* BEGIN *

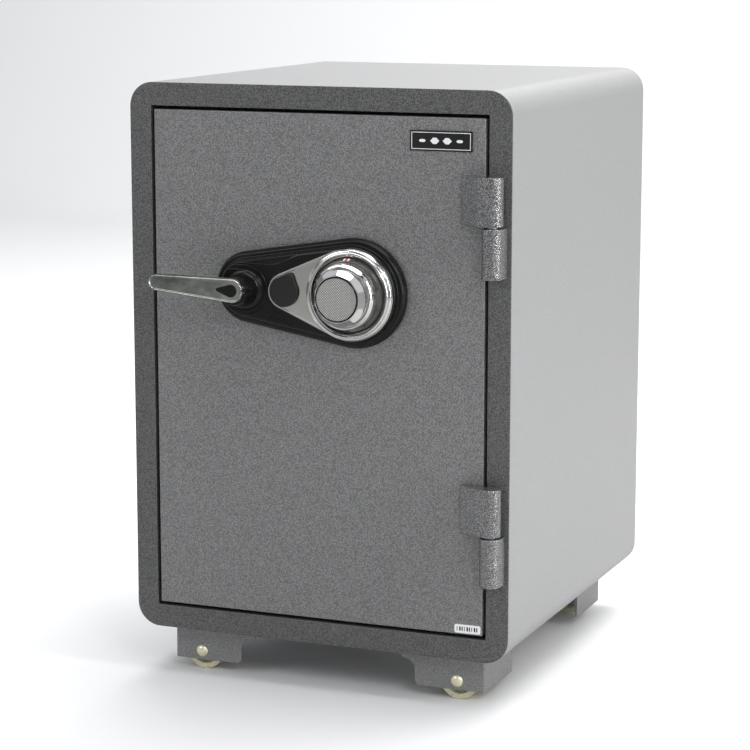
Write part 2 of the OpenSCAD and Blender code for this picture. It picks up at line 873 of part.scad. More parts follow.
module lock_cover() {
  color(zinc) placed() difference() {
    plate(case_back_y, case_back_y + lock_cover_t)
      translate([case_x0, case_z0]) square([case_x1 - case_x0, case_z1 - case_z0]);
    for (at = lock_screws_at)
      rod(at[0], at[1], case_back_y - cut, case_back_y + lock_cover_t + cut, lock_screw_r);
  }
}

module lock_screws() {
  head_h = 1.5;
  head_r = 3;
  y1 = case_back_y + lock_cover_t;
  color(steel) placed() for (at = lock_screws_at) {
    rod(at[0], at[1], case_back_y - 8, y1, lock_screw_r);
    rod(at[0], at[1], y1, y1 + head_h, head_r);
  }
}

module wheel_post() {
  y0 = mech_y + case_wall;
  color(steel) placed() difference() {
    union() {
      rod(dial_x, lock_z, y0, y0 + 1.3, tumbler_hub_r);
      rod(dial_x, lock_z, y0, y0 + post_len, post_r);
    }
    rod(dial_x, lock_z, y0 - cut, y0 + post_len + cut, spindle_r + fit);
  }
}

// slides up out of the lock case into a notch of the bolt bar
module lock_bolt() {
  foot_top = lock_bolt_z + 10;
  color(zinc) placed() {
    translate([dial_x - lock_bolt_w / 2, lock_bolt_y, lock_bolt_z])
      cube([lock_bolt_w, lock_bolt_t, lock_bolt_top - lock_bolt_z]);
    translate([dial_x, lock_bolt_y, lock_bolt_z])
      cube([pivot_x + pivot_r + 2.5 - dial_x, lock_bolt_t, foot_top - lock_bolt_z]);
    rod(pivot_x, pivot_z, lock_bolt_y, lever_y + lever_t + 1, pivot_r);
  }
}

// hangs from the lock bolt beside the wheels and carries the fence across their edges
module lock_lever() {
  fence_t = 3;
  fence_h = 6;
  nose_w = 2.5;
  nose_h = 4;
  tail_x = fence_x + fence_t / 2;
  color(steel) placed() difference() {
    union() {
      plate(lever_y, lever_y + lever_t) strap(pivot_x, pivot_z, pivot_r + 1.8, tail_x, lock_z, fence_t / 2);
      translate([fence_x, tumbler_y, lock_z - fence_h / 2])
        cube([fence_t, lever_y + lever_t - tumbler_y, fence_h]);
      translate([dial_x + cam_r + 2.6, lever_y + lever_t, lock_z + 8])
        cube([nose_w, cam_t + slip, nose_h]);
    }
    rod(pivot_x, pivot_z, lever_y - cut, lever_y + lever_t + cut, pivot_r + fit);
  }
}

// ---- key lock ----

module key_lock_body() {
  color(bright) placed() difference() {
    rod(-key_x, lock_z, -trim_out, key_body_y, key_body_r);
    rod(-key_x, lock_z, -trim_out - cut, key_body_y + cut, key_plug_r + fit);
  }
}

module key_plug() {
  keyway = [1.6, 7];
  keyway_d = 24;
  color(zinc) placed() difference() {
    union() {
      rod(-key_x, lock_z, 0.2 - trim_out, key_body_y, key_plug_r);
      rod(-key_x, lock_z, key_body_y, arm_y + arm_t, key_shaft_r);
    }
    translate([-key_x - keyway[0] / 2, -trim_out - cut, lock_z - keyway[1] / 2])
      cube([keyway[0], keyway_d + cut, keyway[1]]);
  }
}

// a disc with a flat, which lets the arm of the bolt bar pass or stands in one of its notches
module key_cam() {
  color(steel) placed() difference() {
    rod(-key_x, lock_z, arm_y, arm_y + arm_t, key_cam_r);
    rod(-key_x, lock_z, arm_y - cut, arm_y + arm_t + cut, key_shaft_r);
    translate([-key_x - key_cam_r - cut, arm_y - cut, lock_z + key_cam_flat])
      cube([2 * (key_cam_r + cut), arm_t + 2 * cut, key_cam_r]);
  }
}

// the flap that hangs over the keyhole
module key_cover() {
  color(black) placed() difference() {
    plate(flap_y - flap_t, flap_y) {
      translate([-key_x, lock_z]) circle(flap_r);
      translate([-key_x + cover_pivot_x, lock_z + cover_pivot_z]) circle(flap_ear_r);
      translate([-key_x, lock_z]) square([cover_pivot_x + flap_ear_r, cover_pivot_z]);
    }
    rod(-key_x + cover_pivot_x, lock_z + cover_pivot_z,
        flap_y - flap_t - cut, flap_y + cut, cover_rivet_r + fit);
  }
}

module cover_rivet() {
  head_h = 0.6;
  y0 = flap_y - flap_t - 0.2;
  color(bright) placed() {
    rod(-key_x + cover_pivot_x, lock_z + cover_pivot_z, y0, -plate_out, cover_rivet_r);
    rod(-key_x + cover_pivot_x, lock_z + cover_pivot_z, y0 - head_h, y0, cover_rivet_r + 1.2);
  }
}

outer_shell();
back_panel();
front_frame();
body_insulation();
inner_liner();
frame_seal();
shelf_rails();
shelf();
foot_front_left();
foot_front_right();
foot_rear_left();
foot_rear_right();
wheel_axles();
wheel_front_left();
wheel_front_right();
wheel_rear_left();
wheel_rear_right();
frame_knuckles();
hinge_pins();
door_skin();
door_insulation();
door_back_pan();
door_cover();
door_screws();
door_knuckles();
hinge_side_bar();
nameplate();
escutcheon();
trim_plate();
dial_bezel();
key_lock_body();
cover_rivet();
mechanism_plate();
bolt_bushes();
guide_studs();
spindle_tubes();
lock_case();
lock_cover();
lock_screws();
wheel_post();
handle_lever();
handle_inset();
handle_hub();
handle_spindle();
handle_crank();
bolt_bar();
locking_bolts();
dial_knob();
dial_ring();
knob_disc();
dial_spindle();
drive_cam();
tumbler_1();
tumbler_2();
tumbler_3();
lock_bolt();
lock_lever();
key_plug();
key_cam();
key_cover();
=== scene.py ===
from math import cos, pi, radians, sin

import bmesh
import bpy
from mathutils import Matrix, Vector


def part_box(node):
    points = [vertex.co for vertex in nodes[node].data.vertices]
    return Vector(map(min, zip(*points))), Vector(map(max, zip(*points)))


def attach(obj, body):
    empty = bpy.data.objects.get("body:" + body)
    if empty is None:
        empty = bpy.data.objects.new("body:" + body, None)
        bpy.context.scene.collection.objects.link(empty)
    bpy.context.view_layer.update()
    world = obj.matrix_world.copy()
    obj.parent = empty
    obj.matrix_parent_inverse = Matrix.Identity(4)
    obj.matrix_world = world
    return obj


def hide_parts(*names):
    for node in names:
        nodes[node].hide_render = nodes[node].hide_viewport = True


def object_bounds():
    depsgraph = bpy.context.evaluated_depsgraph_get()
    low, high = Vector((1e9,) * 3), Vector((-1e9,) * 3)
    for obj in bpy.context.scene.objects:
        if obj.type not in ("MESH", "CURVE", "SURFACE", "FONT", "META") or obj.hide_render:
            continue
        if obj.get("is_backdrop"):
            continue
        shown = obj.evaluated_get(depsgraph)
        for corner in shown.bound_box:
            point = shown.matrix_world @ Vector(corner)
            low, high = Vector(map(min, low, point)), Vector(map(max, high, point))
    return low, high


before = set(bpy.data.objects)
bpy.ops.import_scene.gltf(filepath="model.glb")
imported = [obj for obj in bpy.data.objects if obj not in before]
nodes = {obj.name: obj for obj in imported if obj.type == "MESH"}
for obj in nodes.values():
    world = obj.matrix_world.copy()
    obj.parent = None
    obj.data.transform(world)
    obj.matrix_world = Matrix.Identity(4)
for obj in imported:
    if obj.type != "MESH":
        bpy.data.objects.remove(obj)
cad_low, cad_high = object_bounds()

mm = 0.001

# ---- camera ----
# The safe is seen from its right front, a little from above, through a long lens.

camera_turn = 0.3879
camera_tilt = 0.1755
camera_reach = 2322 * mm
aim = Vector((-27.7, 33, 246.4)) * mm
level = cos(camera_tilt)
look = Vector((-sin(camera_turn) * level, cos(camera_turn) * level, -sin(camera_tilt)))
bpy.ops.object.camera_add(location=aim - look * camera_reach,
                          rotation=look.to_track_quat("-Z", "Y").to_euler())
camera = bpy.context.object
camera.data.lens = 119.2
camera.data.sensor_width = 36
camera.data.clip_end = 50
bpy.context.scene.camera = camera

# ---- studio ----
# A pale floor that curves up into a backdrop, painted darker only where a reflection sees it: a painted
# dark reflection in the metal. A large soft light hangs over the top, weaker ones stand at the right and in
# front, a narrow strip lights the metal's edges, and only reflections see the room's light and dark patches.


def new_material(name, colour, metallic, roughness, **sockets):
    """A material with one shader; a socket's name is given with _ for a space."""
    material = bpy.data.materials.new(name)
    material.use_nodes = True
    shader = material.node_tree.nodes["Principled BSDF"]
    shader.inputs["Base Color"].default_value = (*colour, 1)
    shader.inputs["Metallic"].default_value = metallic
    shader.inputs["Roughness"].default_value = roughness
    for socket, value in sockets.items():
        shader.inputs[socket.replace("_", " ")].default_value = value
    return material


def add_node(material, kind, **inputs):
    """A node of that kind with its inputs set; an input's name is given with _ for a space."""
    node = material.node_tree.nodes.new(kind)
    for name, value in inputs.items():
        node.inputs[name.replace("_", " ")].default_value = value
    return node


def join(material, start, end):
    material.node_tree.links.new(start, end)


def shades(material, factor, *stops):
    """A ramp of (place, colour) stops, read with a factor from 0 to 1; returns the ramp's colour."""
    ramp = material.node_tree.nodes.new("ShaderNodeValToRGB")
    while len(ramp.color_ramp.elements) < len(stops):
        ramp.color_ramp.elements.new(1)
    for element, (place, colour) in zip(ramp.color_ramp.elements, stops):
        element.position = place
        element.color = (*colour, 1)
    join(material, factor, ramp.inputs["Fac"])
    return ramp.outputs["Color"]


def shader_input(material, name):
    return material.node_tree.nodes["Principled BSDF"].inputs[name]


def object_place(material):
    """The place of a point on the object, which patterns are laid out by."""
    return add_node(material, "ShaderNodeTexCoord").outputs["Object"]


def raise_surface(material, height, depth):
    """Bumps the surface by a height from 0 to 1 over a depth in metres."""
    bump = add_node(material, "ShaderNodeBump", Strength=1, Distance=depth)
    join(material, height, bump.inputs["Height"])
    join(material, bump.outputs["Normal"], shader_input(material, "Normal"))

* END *

- [What needs to be done]
Take the lines from the line with "outer_shell();" through the line with "for node in", both ends included, and give them again exactly, with nothing else.

- [Reply]
outer_shell();
back_panel();
front_frame();
body_insulation();
inner_liner();
frame_seal();
shelf_rails();
shelf();
foot_front_left();
foot_front_right();
foot_rear_left();
foot_rear_right();
wheel_axles();
wheel_front_left();
wheel_front_right();
wheel_rear_left();
wheel_rear_right();
frame_knuckles();
hinge_pins();
door_skin();
door_insulation();
door_back_pan();
door_cover();
door_screws();
door_knuckles();
hinge_side_bar();
nameplate();
escutcheon();
trim_plate();
dial_bezel();
key_lock_body();
cover_rivet();
mechanism_plate();
bolt_bushes();
guide_studs();
spindle_tubes();
lock_case();
lock_cover();
lock_screws();
wheel_post();
handle_lever();
handle_inset();
handle_hub();
handle_spindle();
handle_crank();
bolt_bar();
locking_bolts();
dial_knob();
dial_ring();
knob_disc();
dial_spindle();
drive_cam();
tumbler_1();
tumbler_2();
tumbler_3();
lock_bolt();
lock_lever();
key_plug();
key_cam();
key_cover();
=== scene.py ===
from math import cos, pi, radians, sin

import bmesh
import bpy
from mathutils import Matrix, Vector


def part_box(node):
    points = [vertex.co for vertex in nodes[node].data.vertices]
    return Vector(map(min, zip(*points))), Vector(map(max, zip(*points)))


def attach(obj, body):
    empty = bpy.data.objects.get("body:" + body)
    if empty is None:
        empty = bpy.data.objects.new("body:" + body, None)
        bpy.context.scene.collection.objects.link(empty)
    bpy.context.view_layer.update()
    world = obj.matrix_world.copy()
    obj.parent = empty
    obj.matrix_parent_inverse = Matrix.Identity(4)
    obj.matrix_world = world
    return obj


def hide_parts(*names):
    for node in names:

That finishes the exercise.